The reasons for the needs to lead change are clear.  During the last 25 years momentous changes have occurred in the way we do science and technology.  The technology is changing with ever increasing speed and there is convergence of several technologies from different fields to make a product.  The technology content of a toy, a doll or a videogame, that I buy for my grandchildren is mind boggling.  We have pills that slowly release their active constituents in our body, we have artificial heart valves and kneecaps made from polymers that are biocompatible.  The microprocessor is the product of complicated chemistry that is spatially controlled on the nanoscale.   No wonder that Intel and others in the field hire mostly chemical engineers and chemists!  We have multilayer glass fibers for communication, magnetic film for information storage, disease resistant crops of high yield that eliminate hunger in the world, and smart bombs that can reach their target with an accuracy of ± 10 cm.  Even a check-out counter in the supermarket with its optical reader of the bar code that registers the price in a computer that is connected to a light emitting diode display is superbly sophisticated.  And the frozen orange juice we just bought is in a paper container which is coated by five different polymer films that act as barriers for oxygen diffusion, bacterial contamination, reflect heat and prevent biodegradation by light.

As a result companies cannot match the speed of technology change with the needed research that moves slower, and therefore research is shifted to universities with equally profound changes of research style.  Research has become more oriented to solve problems that are interdisciplinary in nature.  We use a combination of instruments, we synthesize, characterize and do reaction studies all in the same group.  And we use computers to facilitate taking data or to use theory.  Whether you work in technology or research you will have to lead the constantly changing enterprise that should keep you young and vigorous forever.  Times have never been brighter for science -- and technology and chemistry is in the center of it all.

As G. N. Lewis wrote in the introduction to his book on chemical thermodynamics “Science has its cathedrals, built by the efforts of a few architects and many workers”.  Be an architect and put your stamp on the future and build a structure that benefits and enriches the lives of many.
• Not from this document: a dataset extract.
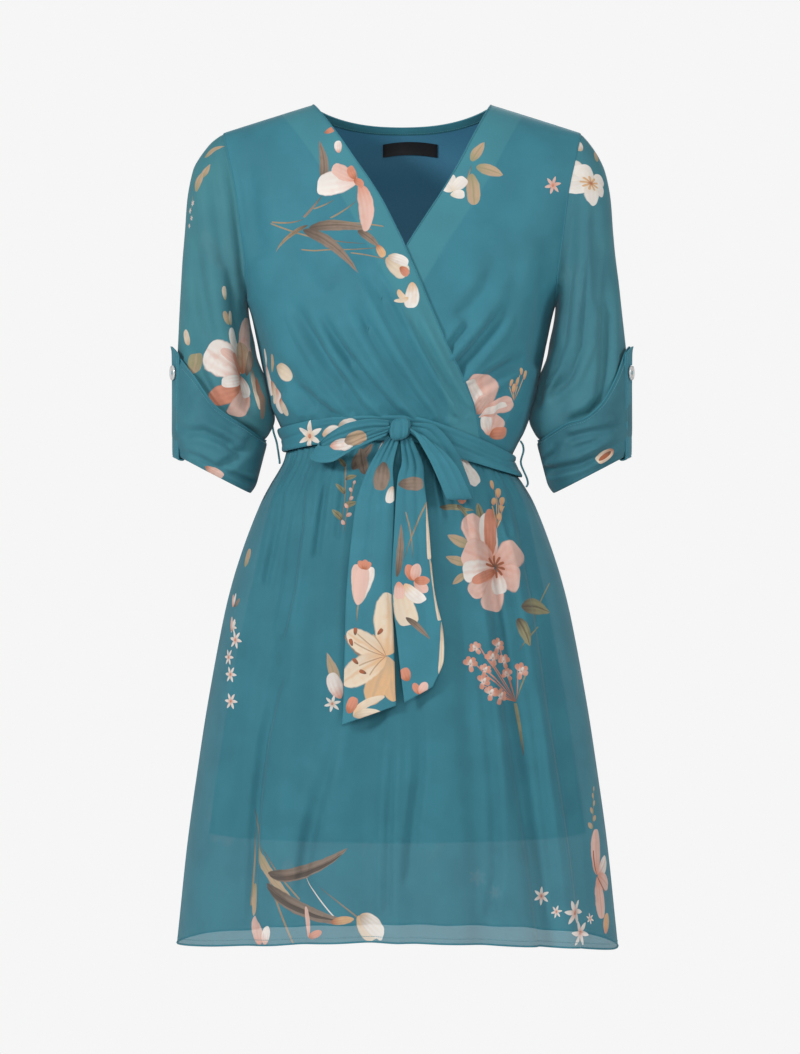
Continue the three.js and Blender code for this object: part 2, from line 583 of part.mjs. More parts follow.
// Sleeves: tubes whose first ring is the armhole
function armholePoint(sign, turn) {
  const level = mix(ARMPIT_Z, SHOULDER_TIP.z, (1 + Math.cos(turn)) / 2);
  const side = Math.sin(turn) > 0 ? "front" : "back";
  return bodyPoint(side, sideAngle(Math.max(level, ARMPIT_Z + 0.01), sign), level);
}
function ringPoint(ring, sign, turn, grow = 0) {
  const outer = new THREE.Vector2(ring.outX, ring.outZ);
  const inner = new THREE.Vector2(ring.inX, ring.inZ);
  const middle = outer.clone().add(inner).multiplyScalar(0.5);
  const reach = outer.clone().sub(inner).multiplyScalar(0.5);
  const scale = Math.cos(turn) * (1 + grow / reach.length());
  const depth = (ring.depth + grow) * Math.sin(turn);
  return new THREE.Vector3(sign * (middle.x + reach.x * scale), -depth, middle.y + reach.y * scale);
}
function sleeveSurface({ sign, slim }) {
  const last = SLEEVE.length;
  return (u, v) => {
    const turn = 2 * Math.PI * u;
    const order = v * last;
    const ring = section(SLEEVE, clamp((order - 1) / (last - 1)));
    const slimmer = slim * (1 - smooth((order - SLIM_RINGS.full) / (SLIM_RINGS.none - SLIM_RINGS.full)));
    ring.outX -= slimmer * smooth(order / 2);
    const degrees = ((((u * 360 + 180) % 360) + 360) % 360) - 180;
    const folded = SLEEVE_FOLDS.map((fold) => {
      const length = smooth((order - fold.from) / 2) * smooth((fold.to + 1 - order) / 2);
      return fold.depth * length * bell((degrees - fold.turn) / fold.half);
    });
    const own = ringPoint(ring, sign, turn, -Math.max(...folded));
    const armhole = armholePoint(sign, turn);
    armhole.x += sign * mix(SLEEVE_START.shoulder, SLEEVE_START.armpit, smooth((1 - Math.cos(turn)) / 2));
    return armhole.lerp(own, (smooth(order / SLEEVE_EASE) + clamp(order / SLEEVE_EASE)) / 2);
  };
}
function cuffRing(level) {
  const keys = Object.keys(CUFF.top);
  return Object.fromEntries(keys.map((key) => [key, mix(CUFF.top[key], CUFF.bottom[key], level)]));
}
function onCuff(sign, turn, level, off) {
  const at = (t, l) => ringPoint(cuffRing(l), sign, t);
  const point = at(turn, level);
  const normal = at(turn + 0.01, level).sub(point).cross(at(turn, level + 0.01).sub(point)).normalize();
  if (normal.x * sign < 0) normal.negate();
  return { point: point.addScaledVector(normal, off), normal };
}
function tabSurface(sign) {
  return (u, v) => {
    const row = section(TAB_PATH, v);
    const wide = TAB.half / (CUFF.top.depth + CUFF.bottom.depth) * 2;
    return onCuff(sign, radians(TAB.turn) + wide * (2 * u - 1), row.level, row.off).point;
  };
}
function addSleeve(sleeve) {
  const { side, sign } = sleeve;
  const inward = new THREE.Vector3(-sign, 0, 0);
  add(`sleeve_${side}`, wall(sleeveSurface(sleeve), { columns: 20, rows: 13, tube: true, out: inward }), PRINTED);
  const cuff = { columns: 20, rows: 3, tube: true, to: DOUBLE_CLOTH, out: inward };
  add(`cuff_${side}`, wall((u, v) => ringPoint(cuffRing(v), sign, 2 * Math.PI * u), cuff), PRINTED);
  const outward = new THREE.Vector3(sign, 0, 0);
  const strip = { columns: 2, rows: 14, from: -TAB.wall / 2, to: TAB.wall / 2, out: outward };
  add(`tab_${side}`, wall(tabSurface(sign), strip), PRINTED);
  addButton(side, sign);
}

// A domed button that lies on the tab
function addButton(side, sign) {
  const { radius, wall: thick, chamfer, level, seat } = TAB_BUTTON;
  const outline = [
    new THREE.Vector2(0, 0),
    new THREE.Vector2(radius, 0),
    new THREE.Vector2(radius, thick - chamfer),
    new THREE.Vector2(radius - chamfer, thick),
    new THREE.Vector2(0, thick + chamfer / 2),
  ];
  const place = onCuff(sign, radians(TAB.turn), level, seat);
  const button = add(`tab_button_${side}`, closed(new THREE.LatheGeometry(outline, 16)), PEARL);
  button.position.copy(place.point);
  button.quaternion.setFromUnitVectors(new THREE.Vector3(0, 1, 0), place.normal);
}

// Skirt
function skirtShape(side, angle, z) {
  const round = (read(BODY, "half", z) + read(BODY, side, z)) / 2;
  const growth = smooth((FOLD_LEVELS.waist - z) / FOLD_GROWTH);
  const [a, b] = z < FOLD_LEVELS.mid ? ["mid", "hem"] : ["waist", "mid"];
  const share = clamp((z - FOLD_LEVELS[a]) / (FOLD_LEVELS[b] - FOLD_LEVELS[a]));
  const folds = SKIRT_FOLDS[side].map((fold) => {
    const at = (level) => Math.asin(clamp(fold[level] / read(BODY, "half", FOLD_LEVELS[level]), -1, 1));
    const distance = (angle - mix(at(a), at(b), share)) * round;
    return fold.depth * growth * bell(distance / (fold.half * mix(0.6, 1, growth)));
  });
  const fade = bell((FOLD_LEVELS.waist - z) / GATHERS.fade);
  const gather = GATHERS.depth * fade * (0.5 - 0.5 * Math.cos(angle * 2 * GATHERS[side]));
  const seam = smooth((RIGHT_ANGLE - Math.abs(angle)) / 0.16);
  return -seam * (Math.max(...folds) + gather);
}
function hemZ(side, angle) {
  const degrees = (angle * 180) / Math.PI;
  const turn = side === "front" ? degrees : Math.sign(degrees || 1) * (180 - Math.abs(degrees));
  return read(HEM, "z", turn, "turn");
}
const SKIRT_WIDENING = 1.25; // the rows stand closer at the waist than at the hem
function skirtSurface(side) {
  return (u, v) => {
    const angle = mix(-RIGHT_ANGLE, RIGHT_ANGLE, u);
    const z = mix(waistZ(side, angle) - WAIST_GAP, hemZ(side, angle), v ** SKIRT_WIDENING);
    return bodyPoint(side, angle, z).addScaledVector(awayFromMiddle(side, angle), skirtShape(side, angle, z));
  };
}
function addSkirt() {
  add("skirt_front", wall(skirtSurface("front"), { columns: 52, rows: 9, out: AHEAD }), PRINTED);
  add("skirt_back", wall(skirtSurface("back"), { columns: 38, rows: 8, out: BEHIND }), PRINTED);
  const plain = (side) => (u, v) => {
    const angle = mix(-RIGHT_ANGLE, RIGHT_ANGLE, u);
    const z = mix(waistZ(side, angle) - LINING_INSET.below, LINING_HEM_Z, v ** SKIRT_WIDENING);
    const inset = mix(LINING_INSET.top, LINING_INSET.low, smooth((FOLD_LEVELS.waist - z) / FOLD_GROWTH));
    return bodyPoint(side, angle, z).addScaledVector(awayFromMiddle(side, angle), -inset);
  };
  const [front, back] = [plain("front"), plain("back")];
  const tube = (u, v) => {
    const turn = ((u % 1) + 1) % 1;
    return turn < 0.5 ? front(turn * 2, v) : back(2 - turn * 2, v);
  };
  add("skirt_lining", wall(tube, { columns: 32, rows: 5, to: 1, tube: true, out: AHEAD }), LINING);
}

// Sash: a band round the waist, and the strips of its bow, which lie off the body by their own lift
function sashSurface(u, v) {
  const turn = 2 * Math.PI * u;
  const side = Math.cos(turn) > 0 ? "front" : "back";
  const angle = Math.asin(Math.sin(turn));
  const level = read(SASH_LINE[side], "z", Math.sin(turn), "share");
  return bodyPoint(side, angle, level + SASH.half * (2 * v - 1));
}
function liftedPoint(x, z, lift) {
  const angle = angleAt(x, z);
  return onBody("front", x, z).addScaledVector(awayFromMiddle("front", angle), lift);
}
function addSash() {
  const top = SASH.lift + DOUBLE_CLOTH;
  const band = { columns: 48, rows: 2, from: SASH.lift, to: top, tube: true, out: BEHIND };
  add("sash", wall(sashSurface, band), PRINTED);
  const knot = closed(new THREE.SphereGeometry(1, KNOT.wide, KNOT.high));
  const seat = liftedPoint(KNOT.x, KNOT.z, KNOT.lift);
  knot.scale(KNOT.halfX, KNOT.halfY, KNOT.halfZ);
  knot.translate(seat.x, seat.y, seat.z);
  add("sash_knot", knot, PRINTED);
  for (const [name, rows] of Object.entries(BOW)) {
    const strip = (u, v) => {
      const row = section(rows, v);
      const across = 2 * u - 1;
      return liftedPoint(row.x + row.edgeX * across, row.z + row.edgeZ * across, row.lift);
    };
    const steps = { columns: BOW_FACES, rows: 2 * (rows.length - 1), from: -CLOTH / 2, to: CLOTH / 2, out: AHEAD };
    add(name, wall(strip, steps), PRINTED);
  }
}

// Thread loops at the side seams: a thin tube along each route, with flat ends
function addCarrier(name, { sign, route }) {
  const at = (t) => {
    const row = section(route, t);
    const side = read(BODY, "half", row.z) + sign * read(BODY, "shift", row.z);
    return new THREE.Vector3(sign * (side + row.off), 0, row.z);
  };
  const points = [];
  for (let j = 0; j <= THREAD.steps; j++) {
    const t = j / THREAD.steps;
    const ahead = at(Math.min(1, t + 0.01)).sub(at(Math.max(0, t - 0.01))).normalize();
    const up = ahead.clone().cross(BEHIND);
    for (let i = 0; i < THREAD.faces; i++) {
      const turn = (2 * Math.PI * i) / THREAD.faces;
      const reach = BEHIND.clone().multiplyScalar(Math.cos(turn)).addScaledVector(up, Math.sin(turn));
      points.push(at(t).addScaledVector(reach, THREAD.radius));
    }
  }
  const faces = [];
  for (let j = 0; j < THREAD.steps; j++) {
    const [a, b] = [j * THREAD.faces, (j + 1) * THREAD.faces];
    for (let i = 0; i < THREAD.faces; i++) {
      const next = (i + 1) % THREAD.faces;
      faces.push(a + i, a + next, b + next, a + i, b + next, b + i);
    }
  }
  const end = THREAD.steps * THREAD.faces;
  for (let i = 1; i < THREAD.faces - 1; i++) faces.push(0, i + 1, i, end, end + i, end + i + 1);
  add(name, geometryOf(points, faces), PRINTED);
}

addFronts();
addBack();
SLEEVES.forEach(addSleeve);
addSkirt();
addSash();
Object.entries(CARRIERS).forEach(([name, carrier]) => addCarrier(name, carrier));

export default dress;
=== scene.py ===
# %% [markdown]
# # A wrap dress in printed chiffon
# This script dresses the solid model of a short wrap dress. The solids give every sewn piece its
# place and size. Here each piece becomes a fine sheet of cloth with its folds, its sewing and its
# flower print. The imported model comes in first.

# %% Load the frame
import json
import math

import bpy
import numpy as np
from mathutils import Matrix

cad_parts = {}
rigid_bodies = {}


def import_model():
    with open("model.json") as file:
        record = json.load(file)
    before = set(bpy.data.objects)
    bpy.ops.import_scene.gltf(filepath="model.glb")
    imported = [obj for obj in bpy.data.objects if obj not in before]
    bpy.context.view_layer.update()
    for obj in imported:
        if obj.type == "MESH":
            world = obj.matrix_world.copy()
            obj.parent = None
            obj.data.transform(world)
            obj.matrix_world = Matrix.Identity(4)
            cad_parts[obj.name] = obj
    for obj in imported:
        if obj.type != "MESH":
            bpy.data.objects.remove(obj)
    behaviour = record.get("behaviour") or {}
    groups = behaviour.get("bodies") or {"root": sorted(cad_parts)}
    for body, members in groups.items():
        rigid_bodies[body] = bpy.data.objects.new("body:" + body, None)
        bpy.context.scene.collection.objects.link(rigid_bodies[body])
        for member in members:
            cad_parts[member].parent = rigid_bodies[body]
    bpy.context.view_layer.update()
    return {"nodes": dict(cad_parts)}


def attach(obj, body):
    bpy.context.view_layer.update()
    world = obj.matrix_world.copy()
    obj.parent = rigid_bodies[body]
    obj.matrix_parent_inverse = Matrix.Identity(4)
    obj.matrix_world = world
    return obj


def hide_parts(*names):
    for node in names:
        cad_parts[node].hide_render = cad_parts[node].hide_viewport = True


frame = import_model()
scene = bpy.context.scene
print("solid nodes:", len(frame["nodes"]))

# %% [markdown]
# ## Form of the body
# Cloth that is worn takes the form of what is inside it. A sculpted body would work, but a few
# measured sections are easier to read and to change: at each height, half the width and the depth
# in front of and behind the side seams. All tables are in millimetres. Heights start at the neck
# ends of the shoulder seams and depths at the side seams, and the front faces -Y. A smooth curve
# through the rows of a table gives every value in between.

# %% Reading tables
MM = 0.001
RIGHT_ANGLE = math.pi / 2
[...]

It is possible that you may not succeed in some of your enterprises and that your well-conceived plans don’t work out.  There will be opportunities to start fresh.  In the United States, unlike in many other countries, there is no social stigma attached to failure.  There is a respect for those who try, and who are then readily recycled in new positions.  The experience that comes from the failed attempt provides a higher probability  of success for the second time.

There are also responsibilities that come with leadership.  You must have the vision to see beyond the daily challenges and focus on the final goal.  You must develop judgement on how best to proceed to reach your final goal, to place the right people in the right place, and not to compromise your integrity.  And you must be a mentor for the younger generation and for those in need.  There is no future without a new generation of talent.  You were mentored by your parents and teachers, including those here in Berkeley.  You can pay all that back when you become a mentor to help others.

Berkeley and the College of Chemistry is part of your life and part of your extended family.  I hope you made many friends with students from around the world, as Berkeley is one of the most international places of learning on this planet.   Located at the Pacific Rim, it is a meeting place for students and scientists from many countries and cultures.  These friendships last for a lifetime and you have become a member of the global village.  It is likely that whatever job you land it will take you all over the world, and you can speak the international language of Chemistry everywhere.  And you will meet the friends you made in Berkeley again and again since this campus populates the industries and universities around the world.

Please come back and let us know how and what you are doing.

A close relationship between you and the College can go a long way to help fulfill your dreams.

Good luck to you all, we are very proud of you.  Go for it.  Go Bears!